• **YOUR OBJECTIVE**: Set down exactly the lines from the one with "make_hood()" to the one with "from math import cos, pi, sin", both included, and no line outside that range.

Scripts that build objects
+-------+

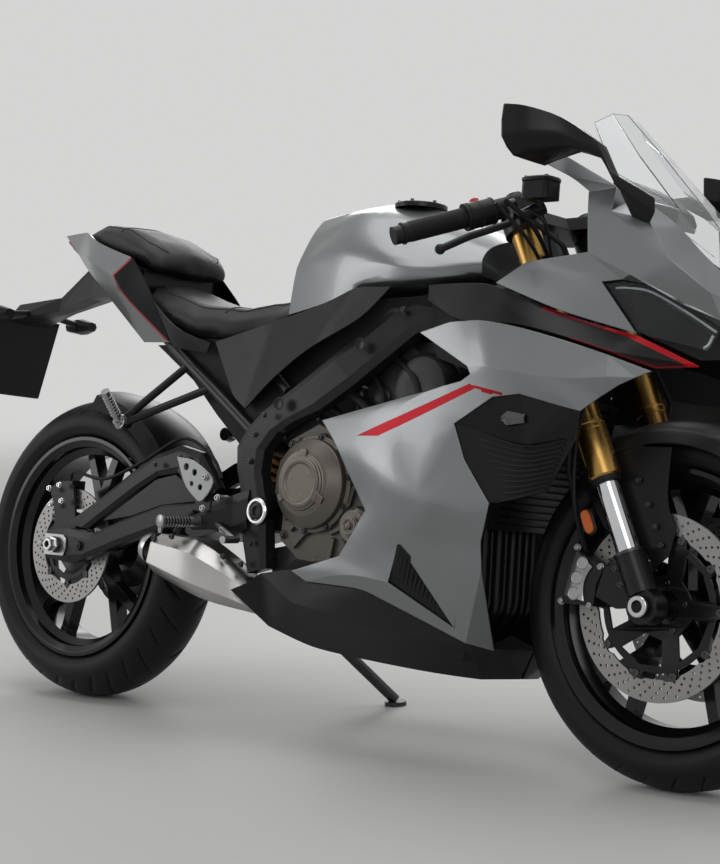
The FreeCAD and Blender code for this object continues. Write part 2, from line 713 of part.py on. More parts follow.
plate_points = [Vector(x, plate_out, z) for x, z in PLATE]
plate = Part.Face(Part.makePolygon(plate_points + plate_points[:1])).extrude(Vector(0, -2.2, 0))
guard = arch
for side in both_sides([plate]):
    guard = guard.fuse(side)
doc.recompute()
for item in (tube, foot):
    leg = item.Shape.copy()
    leg.Placement = AT_FRONT_AXLE.inverse().multiply(STEERING).multiply(leg.Placement)
    for side in both_sides([leg]):
        guard = guard.cut(side)
feature("front_mudguard", guard.Solids, AT_FRONT_AXLE)


# Main frame: two pressed spars from the swingarm pivot up to the steering head, and the head casting
HEAD_TUBE = rod(HEAD + STEER_UP * -34, HEAD + STEER_UP * 120, size("head_tube_radius"))
head_web = polyhedron(
    [HEAD + STEER_FORWARD * u + Vector(0, v, 0) + STEER_UP * w
     for v in (-1, 1)
     for u, v, w in ((-12, 24 * v, -22), (-12, 24 * v, 70), (-112, 62 * v, 52), (-112, 62 * v, -30))],
    [[0, 1, 2, 3], [7, 6, 5, 4], [0, 4, 5, 1], [1, 5, 6, 2], [2, 6, 7, 3], [3, 7, 4, 0]],
)
head_bore = rod(HEAD + STEER_UP * -40, HEAD + STEER_UP * 130, size("stem_radius") + 1)
steering_head = HEAD_TUBE.fuse(head_web).cut(head_bore)

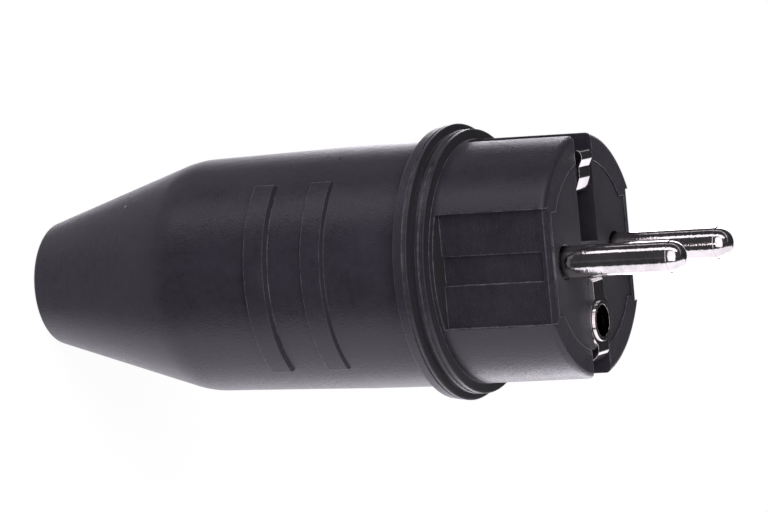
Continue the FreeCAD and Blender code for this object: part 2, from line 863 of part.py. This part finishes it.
def make_retaining_plate():
    """Plate that draws the carrier back into the front body and carries the cable saddle."""
    plate = cylinder("PlateDisc", size("plate_radius"), size("plate_thickness"), (0, 0, plate_base))
    inner = size("clamp_gap")
    wall = size("clamp_wall")
    drop = size("clamp_drop")
    half_width = size("clamp_width") / 2
    saddle = box(
        "Saddle",
        (inner, inner + wall),
        (-half_width, half_width),
        (plate_base - drop, plate_base),
    )
    holes = [
        cylinder("PlateHole", size("plate_hole_radius"), size("plate_thickness"), (0, 0, plate_base)),
        cylinder("SaddleGroove", size("cable_radius"), drop, (0, 0, plate_base - drop)),
    ]
    for side in (-1, 1):
        screw_at = (size("post_place") * side, 0, plate_base)
        clearance = size("small_thread_radius") + size("slide_clearance")
        holes.append(cylinder(f"PlateScrewHole{side + 1}", clearance, size("plate_thickness"), screw_at))
        bolt = size("clamp_thread_radius") + size("slide_clearance")
        bolt_at = clamp_place(inner, side)
        holes.append(cylinder(f"SaddleBoltHole{side + 1}", bolt, wall, bolt_at, TO_PLUS_X))
    solid = cut("RetainingPlate", fuse("PlateSolid", [plate, saddle]), holes)
    finish(turn_to_posts(solid), "retaining_plate")


def make_clamp_bar():
    """Loose bar that the two clamp screws pull onto the cable."""
    inner = size("clamp_gap")
    outer = inner + size("clamp_wall")
    half_width = size("clamp_width") / 2
    middle = plate_base - size("clamp_drop") / 2
    half_height = size("clamp_height") / 2
    low = middle - half_height
    bar = box("BarBlock", (-outer, -inner), (-half_width, half_width), (low, middle + half_height))
    groove_at = (0, 0, low)
    holes = [cylinder("BarGroove", size("cable_radius"), size("clamp_height"), groove_at)]
    for side in (-1, 1):
        bolt = size("clamp_thread_radius") + size("slide_clearance")
        at = clamp_place(-outer, side)
        holes.append(cylinder(f"BarBoltHole{side + 1}", bolt, size("clamp_wall"), at, TO_PLUS_X))
    finish(turn_to_posts(cut("ClampBar", bar, holes)), "clamp_bar")


def make_clamp_fasteners():
    outer = size("clamp_gap") + size("clamp_wall")
    length = outer * 2 + size("nut_height")
    nut_radius = size("nut_width") / math.sqrt(3)
    nut_height = size("nut_height")
    for side, word in ((-1, "near"), (1, "far")):
        make_screw(
            f"clamp_screw_{word}",
            size("clamp_thread_radius"),
            length,
            size("clamp_head_radius"),
            size("clamp_head_height"),
            along_posts(*clamp_place(-outer, side)),
            post_turn * TO_MINUS_X,
        )
        prism = doc.addObject("Part::Prism", f"NutBlank{side + 1}")
        prism.Polygon = 6
        prism.Placement = Placement(Vector(), TO_PLUS_X)
        bind(prism, Circumradius=nut_radius, Height=nut_height)
        at = clamp_place(outer, side)
        place(prism, at)
        thread_radius = size("clamp_thread_radius")
        bore = cylinder(f"NutBore{side + 1}", thread_radius, nut_height, at, TO_PLUS_X)
        nut = cut(f"ClampNut{side + 1}", prism, [bore])
        finish(turn_to_posts(nut), f"clamp_nut_{word}")


def make_carrier_screws():
    for side, word in ((-1, "near"), (1, "far")):
        make_screw(
            f"carrier_screw_{word}",
            size("small_thread_radius"),
            size("carrier_screw_length") + size("plate_thickness"),
            size("small_head_radius"),
            size("small_head_height"),
            along_posts(size("post_place") * side, 0, plate_base),
            DOWN,
        )


def save_nodes():
    doc.recompute()
    for thing in doc.Objects:
        if {"Invalid", "Error"} & set(thing.State):
            raise RuntimeError(f"{thing.Label} failed: {thing.State}")
    os.makedirs("parts", exist_ok=True)
    for solid in nodes:
        shape = solid.Shape
        if shape.isNull() or not shape.isValid() or not shape.Solids:
            raise RuntimeError(f"{solid.Label} has no valid solid")
        shape.exportStep(f"parts/{solid.Label}.step")
        low = shape.BoundBox.ZMin
        high = shape.BoundBox.ZMax
        print(f"{solid.Label}: {shape.Volume:.1f} mm3, z {low:.2f} to {high:.2f}")


make_hood()
make_front_body()
make_sealing_ring()
make_pin_carrier()
make_live_pin("line_pin", -1)
make_live_pin("neutral_pin", 1)
make_terminal_screws()
make_upper_contact()
make_lower_contact()
make_earth_sleeve()
make_earth_terminal()
make_retaining_plate()
make_clamp_bar()
make_clamp_fasteners()
make_carrier_screws()
save_nodes()
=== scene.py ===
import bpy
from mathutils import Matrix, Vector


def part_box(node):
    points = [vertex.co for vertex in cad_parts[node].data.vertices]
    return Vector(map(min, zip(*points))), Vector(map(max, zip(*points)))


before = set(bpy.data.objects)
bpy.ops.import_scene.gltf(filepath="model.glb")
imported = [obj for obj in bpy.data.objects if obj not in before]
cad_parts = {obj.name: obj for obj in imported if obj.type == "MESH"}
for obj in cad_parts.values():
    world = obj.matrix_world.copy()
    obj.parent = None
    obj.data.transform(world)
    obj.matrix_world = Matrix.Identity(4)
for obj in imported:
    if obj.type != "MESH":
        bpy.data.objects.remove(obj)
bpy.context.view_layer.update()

from math import cos, pi, sin

import bpy
from mathutils import Matrix, Vector

MM = 0.001
WHITE = (1, 1, 1, 1)
BLACK = (0, 0, 0, 1)

# The camera of the photo, fitted in the object's own frame, with its lens and sensor in mm
EYE = Vector((-50.814, -583.379, 345.900)) * MM
VIEW_DOWN = Vector((0.99292313, -0.10811307, -0.04914481))
VIEW_FORWARD = Vector((0.07544660, 0.89383300, -0.44200722))
VIEW_RIGHT = VIEW_DOWN.cross(VIEW_FORWARD)
LENS = 198.423
SENSOR = 36.0
CLIP_NEAR = 10 * MM
CLIP_FAR = 20.0

# The floor: a round table, plain out to one radius and faded out at the other. The camera sees
# plain white with a share of the table's own shade
FLOOR_RADIUS = 65 * MM
FLOOR_PLAIN = 25 * MM
FLOOR_SIDES = 96
FLOOR_DROP = 0.2 * MM
FLOOR_TINT = (0.9, 0.9, 0.9, 1)
FLOOR_SHADE = 0.12
FLOOR_WHITE = 1.07

# Noises of the materials: scale per metre, detail and roughness
PATCHES = (90, 3, 0.6)
MOTTLE = (700, 6, 0.7)
FINE_GRAIN = (3200, 3, 0.6)
TURNED_LINES = (2200, 2, 0.5)
STREAKS = (2400, 1.5, 0.6)
STAINS = (260, 5, 0.65)

# Rubber: the spans of the mottled tone over which its colour and its roughness change, and how
# much smoother and duller than the mean it gets
TONE_LOW = 0.36
TONE_HIGH = 0.64
GLOSS_LOW = 0.3
GLOSS_HIGH = 0.7
SMOOTHER = 0.06
DULLER = 0.08
IOR = 1.5
SHEEN = 0.2
SHEEN_ROUGHNESS = 0.35

# Depths of the rubber's grain, and the squeeze that turns a noise into lines round the object
FINE_DEPTH = 0.08 * MM
MOTTLE_DEPTH = 0.03 * MM
LINE_DEPTH = 0.02 * MM
LINE_SQUEEZE = (0.01, 0.01, 1)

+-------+

• **FINISHED EXERCISE**:
make_hood()
make_front_body()
make_sealing_ring()
make_pin_carrier()
make_live_pin("line_pin", -1)
make_live_pin("neutral_pin", 1)
make_terminal_screws()
make_upper_contact()
make_lower_contact()
make_earth_sleeve()
make_earth_terminal()
make_retaining_plate()
make_clamp_bar()
make_clamp_fasteners()
make_carrier_screws()
save_nodes()
=== scene.py ===
import bpy
from mathutils import Matrix, Vector


def part_box(node):
    points = [vertex.co for vertex in cad_parts[node].data.vertices]
    return Vector(map(min, zip(*points))), Vector(map(max, zip(*points)))


before = set(bpy.data.objects)
bpy.ops.import_scene.gltf(filepath="model.glb")
imported = [obj for obj in bpy.data.objects if obj not in before]
cad_parts = {obj.name: obj for obj in imported if obj.type == "MESH"}
for obj in cad_parts.values():
    world = obj.matrix_world.copy()
    obj.parent = None
    obj.data.transform(world)
    obj.matrix_world = Matrix.Identity(4)
for obj in imported:
    if obj.type != "MESH":
        bpy.data.objects.remove(obj)
bpy.context.view_layer.update()

from math import cos, pi, sin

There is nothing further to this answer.